Your Fries Can Now Hold Ketchup?

Your Fries Can Now Hold Ketchup?

Fries and ketchup are one of the most familiar food pairings in the world, yet the way we eat them hasn’t changed with how we live.

Today, most meals happen in cars, office seats or while walking between places. That has exposed a design flaw, eating fries with ketchup on the go is awkward, messy and often skipped altogether.

So Heinz came up with a "Dipper," a fry box with a built-in ketchup pocket that turns a two-hand problem into a one-hand experience.

The difference is a small, attached compartment holds ketchup securely beside the fries. This simple addition removes the need to juggle sachets, tear packets with your teeth or squeeze sauce directly onto fries while moving.

Quick-service restaurants serve the majority of fries and a large share of orders are now taken to-go. Heinz’s own research shows most people have spilled sauce while eating on the move and many skip condiments entirely because packaging isn’t designed for mobile use.

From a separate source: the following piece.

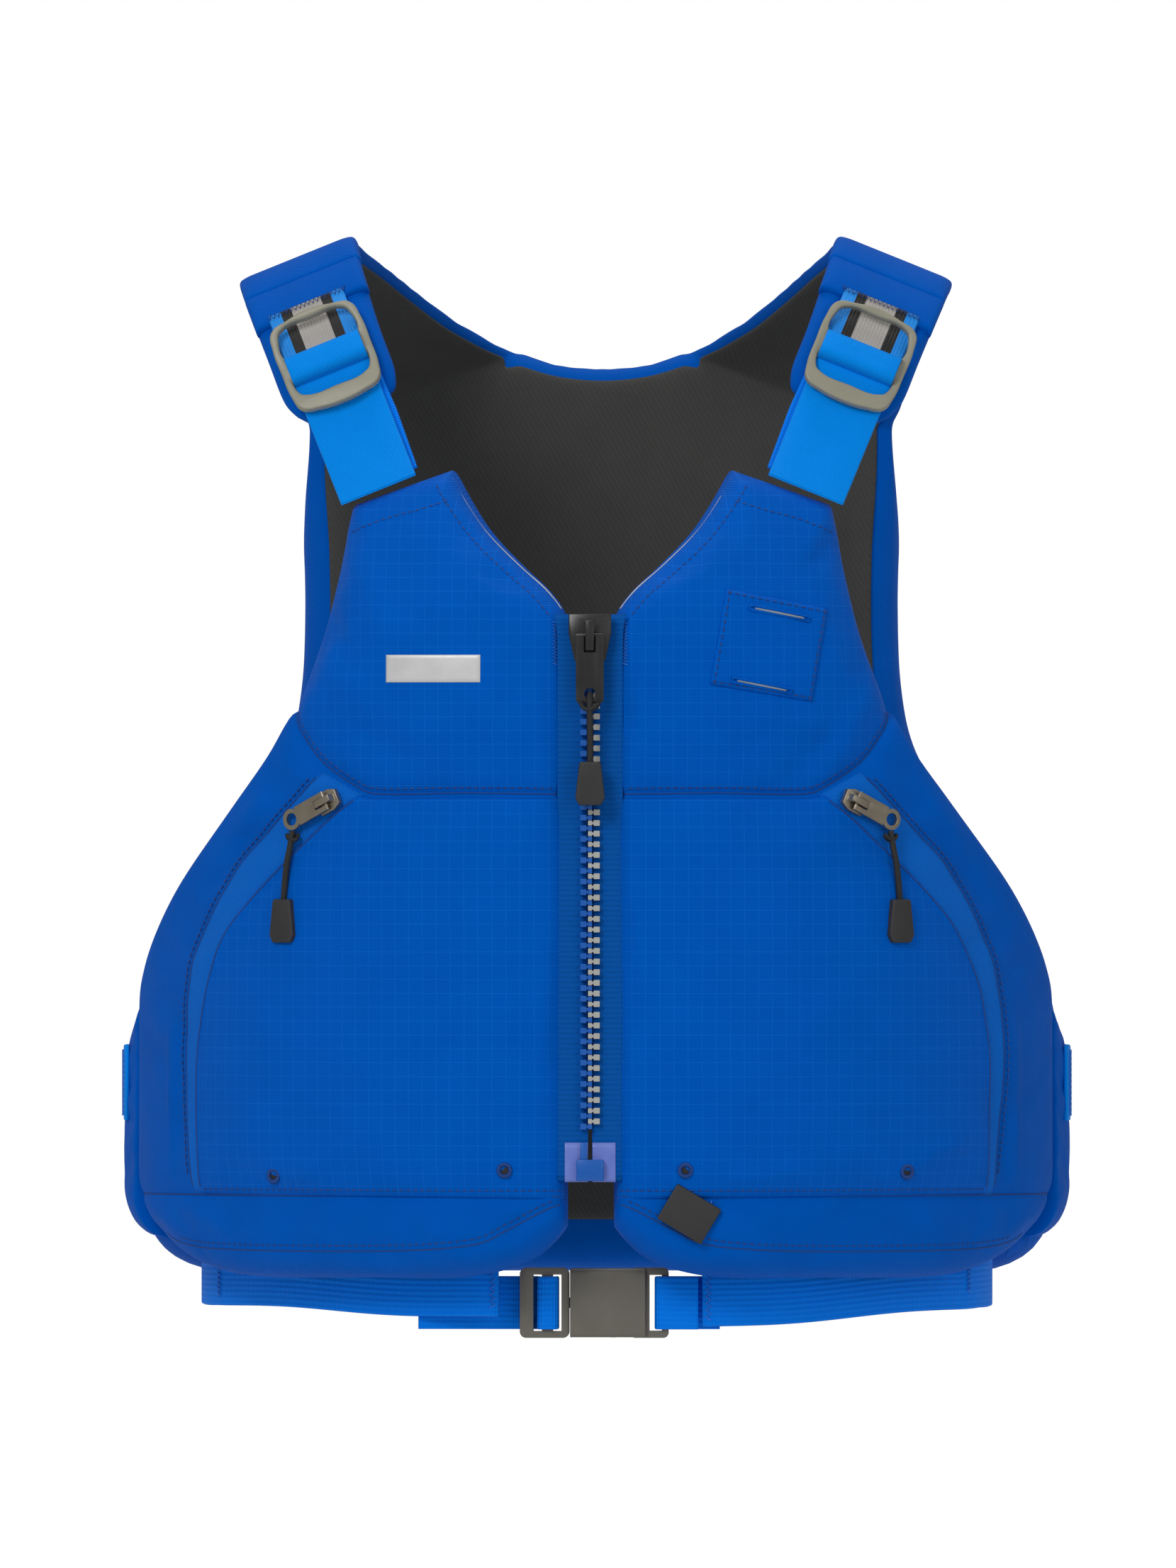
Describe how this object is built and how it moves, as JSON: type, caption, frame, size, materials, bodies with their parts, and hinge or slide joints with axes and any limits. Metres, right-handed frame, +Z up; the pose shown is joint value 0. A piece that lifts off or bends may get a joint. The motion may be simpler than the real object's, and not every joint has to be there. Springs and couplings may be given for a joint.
{
  "type": "paddling life vest",
  "caption": "Front-zip foam life vest for paddlers, with padded shoulder straps, two curved zip pockets and a buckled waist belt.",
  "frame": {"origin": "midway between the undersides of the two shoulder ridges, where the vest rests on the wearer", "axes": "+Z up, -Y the wearer's front, +X the wearer's left"},
  "size_m": [0.4468, 0.3072, 0.5192],
  "materials": {
    "ripstop_nylon": "woven ripstop nylon",
    "buoyancy_foam": "closed-cell foam",
    "lining_cloth": "fine twill polyester",
    "webbing_blue": "woven nylon webbing",
    "reflective_tape": "retroreflective tape on webbing",
    "zip_tape": "woven zip tape",
    "eyelet_thread": "stitched eyelets",
    "pull_cord": "braided polyester cord",
    "pull_tab_rubber": "moulded PVC",
    "grip_tab_rubber": "moulded hook tab",
    "buckle_acetal": "moulded acetal",
    "adjuster_acetal": "moulded acetal",
    "zip_teeth_grey": "moulded acetal",
    "zip_plastic_blue": "moulded acetal",
    "slider_black": "black enamel",
    "slider_gunmetal": "gunmetal plating"
  },
  "bodies": {
    "back": {"back_foam": "buoyancy_foam", "back_cover": "ripstop_nylon", "back_lining": "lining_cloth", "shoulder_pad_left": "ripstop_nylon", "side_panel_left": "ripstop_nylon", "side_strap_left": "webbing_blue", "belt_left": "webbing_blue", "shoulder_pad_right": "ripstop_nylon", "side_panel_right": "ripstop_nylon", "side_strap_right": "webbing_blue", "belt_right": "webbing_blue", "buckle_webbing_left": "webbing_blue", "buckle_webbing_right": "webbing_blue", "buckle_body": "buckle_acetal"},
    "front_left": {"front_cover_left": "ripstop_nylon", "front_foam_left": "buoyancy_foam", "front_lining_left": "lining_cloth", "pocket_panel_left": "ripstop_nylon", "pocket_zip_left": "zip_tape", "drain_eyelets_left": "eyelet_thread", "shoulder_flap_left": "ripstop_nylon", "reflective_strap_left": "reflective_tape", "shoulder_webbing_left": "webbing_blue", "webbing_turn_left": "webbing_blue", "zip_tape_left": "zip_tape", "zip_teeth_left": "zip_teeth_grey", "lash_patch": "ripstop_nylon", "grip_tab": "grip_tab_rubber", "zip_box": "zip_plastic_blue"},
    "front_right": {"front_cover_right": "ripstop_nylon", "front_foam_right": "buoyancy_foam", "front_lining_right": "lining_cloth", "pocket_panel_right": "ripstop_nylon", "pocket_zip_right": "zip_tape", "drain_eyelets_right": "eyelet_thread", "shoulder_flap_right": "ripstop_nylon", "reflective_strap_right": "reflective_tape", "shoulder_webbing_right": "webbing_blue", "webbing_turn_right": "webbing_blue", "zip_tape_right": "zip_tape", "zip_teeth_right": "zip_plastic_blue", "zip_pin": "zip_plastic_blue"},
    "main_slider": {"zip_slider": "slider_black"},
    "main_puller": {"zip_puller": "slider_black", "zip_pull_cord": "pull_cord", "zip_pull_tab": "pull_tab_rubber"},
    "buckle_half": {"buckle_insert": "buckle_acetal"},
    "arm_upper": {"release_arm_upper": "buckle_acetal"},
    "arm_lower": {"release_arm_lower": "buckle_acetal"},
    "adjuster_left": {"adjuster_left": "adjuster_acetal"},
    "pocket_slider_left": {"pocket_slider_left": "slider_gunmetal"},
    "pocket_puller_left": {"pocket_puller_left": "slider_gunmetal"},
    "pocket_pull_left": {"pocket_pull_cord_left": "pull_cord", "pocket_pull_tab_left": "pull_tab_rubber"},
    "adjuster_right": {"adjuster_right": "adjuster_acetal"},
    "pocket_slider_right": {"pocket_slider_right": "slider_gunmetal"},
    "pocket_puller_right": {"pocket_puller_right": "slider_gunmetal"},
    "pocket_pull_right": {"pocket_pull_cord_right": "pull_cord", "pocket_pull_tab_right": "pull_tab_rubber"}
  },
  "joints": [
    {"name": "front_left_open", "type": "hinge", "parent": "back", "child": "front_left", "pos_m": [0.141, -0.022, 0.007], "axis": [-0.1472, -0.029, 0.9887], "range_deg": [0, 35], "deforming": ["side_panel_left", "shoulder_flap_left", "zip_tape_left", "zip_teeth_left"]},
    {"name": "adjuster_left_tilt", "type": "hinge", "parent": "front_left", "child": "adjuster_left", "pos_m": [0.13284, -0.07434, -0.0212], "axis": [-0.9272, 0, 0.3746], "range_deg": [0, 30], "deforming": ["webbing_turn_left"]},
    {"name": "pocket_zip_left_travel", "type": "hinge", "parent": "front_left", "child": "pocket_slider_left", "pos_m": [0.0722, -0.157, -0.3804], "axis": [-0.5934, 0.8049, 0], "range_deg": [0, 76], "deforming": ["pocket_zip_left"]},
    {"name": "pocket_puller_left_flip", "type": "hinge", "parent": "pocket_slider_left", "child": "pocket_puller_left", "pos_m": [0.12529, -0.12705, -0.24764], "axis": [-0.3338, -0.2461, -0.91], "range_deg": [0, 75]},
    {"name": "pocket_pull_left_hang", "type": "hinge", "parent": "pocket_puller_left", "child": "pocket_pull_left", "pos_m": [0.14067, -0.11571, -0.25634], "axis": [0.5934, -0.8049, 0], "range_deg": [0, 76]},
    {"name": "front_right_open", "type": "hinge", "parent": "back", "child": "front_right", "pos_m": [-0.141, -0.022, 0.007], "axis": [-0.1472, 0.029, -0.9887], "range_deg": [0, 35], "deforming": ["side_panel_right", "shoulder_flap_right", "zip_tape_right", "zip_teeth_right"]},
    {"name": "adjuster_right_tilt", "type": "hinge", "parent": "front_right", "child": "adjuster_right", "pos_m": [-0.13284, -0.07434, -0.0212], "axis": [-0.9272, 0, -0.3746], "range_deg": [0, 30], "deforming": ["webbing_turn_right"]},
    {"name": "pocket_zip_right_travel", "type": "hinge", "parent": "front_right", "child": "pocket_slider_right", "pos_m": [-0.0722, -0.157, -0.3804], "axis": [-0.5934, -0.8049, 0], "range_deg": [0, 76], "deforming": ["pocket_zip_right"]},
    {"name": "pocket_puller_right_flip", "type": "hinge", "parent": "pocket_slider_right", "child": "pocket_puller_right", "pos_m": [-0.12529, -0.12705, -0.24764], "axis": [-0.3338, 0.2461, 0.91], "range_deg": [0, 75]},
    {"name": "pocket_pull_right_hang", "type": "hinge", "parent": "pocket_puller_right", "child": "pocket_pull_right", "pos_m": [-0.14067, -0.11571, -0.25634], "axis": [0.5934, 0.8049, 0], "range_deg": [0, 76]},
    {"name": "main_zip_travel", "type": "slide", "parent": "front_left", "child": "main_slider", "axis": [0, 0, -1], "range_m": [0, 0.226]},
    {"name": "main_puller_flip", "type": "hinge", "parent": "main_slider", "child": "main_puller", "pos_m": [0, -0.1539, -0.17], "axis": [-1, 0, 0], "range_deg": [0, 110]},
    {"name": "buckle_release", "type": "slide", "parent": "back", "child": "buckle_half", "axis": [-1, 0, 0], "range_m": [0, 0.027], "deforming": ["belt_right", "buckle_webbing_right"]},
    {"name": "arm_upper_squeeze", "type": "hinge", "parent": "buckle_half", "child": "arm_upper", "pos_m": [-0.009, -0.1025, -0.4752], "axis": [0, 1, 0], "range_deg": [0, 5], "stiffness_Nm_per_rad": 0.05},
    {"name": "arm_lower_squeeze", "type": "hinge", "parent": "buckle_half", "child": "arm_lower", "pos_m": [-0.009, -0.1025, -0.4924], "axis": [0, -1, 0], "range_deg": [0, 5], "stiffness_Nm_per_rad": 0.05}
  ],
  "couplings": [
    {"joint": "pocket_pull_left_hang", "follows": "pocket_zip_left_travel", "ratio": 1},
    {"joint": "pocket_pull_right_hang", "follows": "pocket_zip_right_travel", "ratio": 1}
  ]
}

The Dipper treats packaging as a part of the eating experience.

What DZINR Thinks

What makes this interesting is the restraint. Heinz added a functional extension that feels obvious in hindsight. That’s good design, solving friction without asking users to relearn habits. The built-in dip compartment also strengthens brand presence in a subtle way. Every dip becomes a brand interaction, through utility. This is packaging as product design, where structure carries more meaning than surface visuals.

The Heinz Dipper shows how design can change everyday rituals without disrupting them. By solving a small but universal frustration, it made convenience a brand value. As more meals move beyond the table, packaging will play a bigger role in shaping how we eat.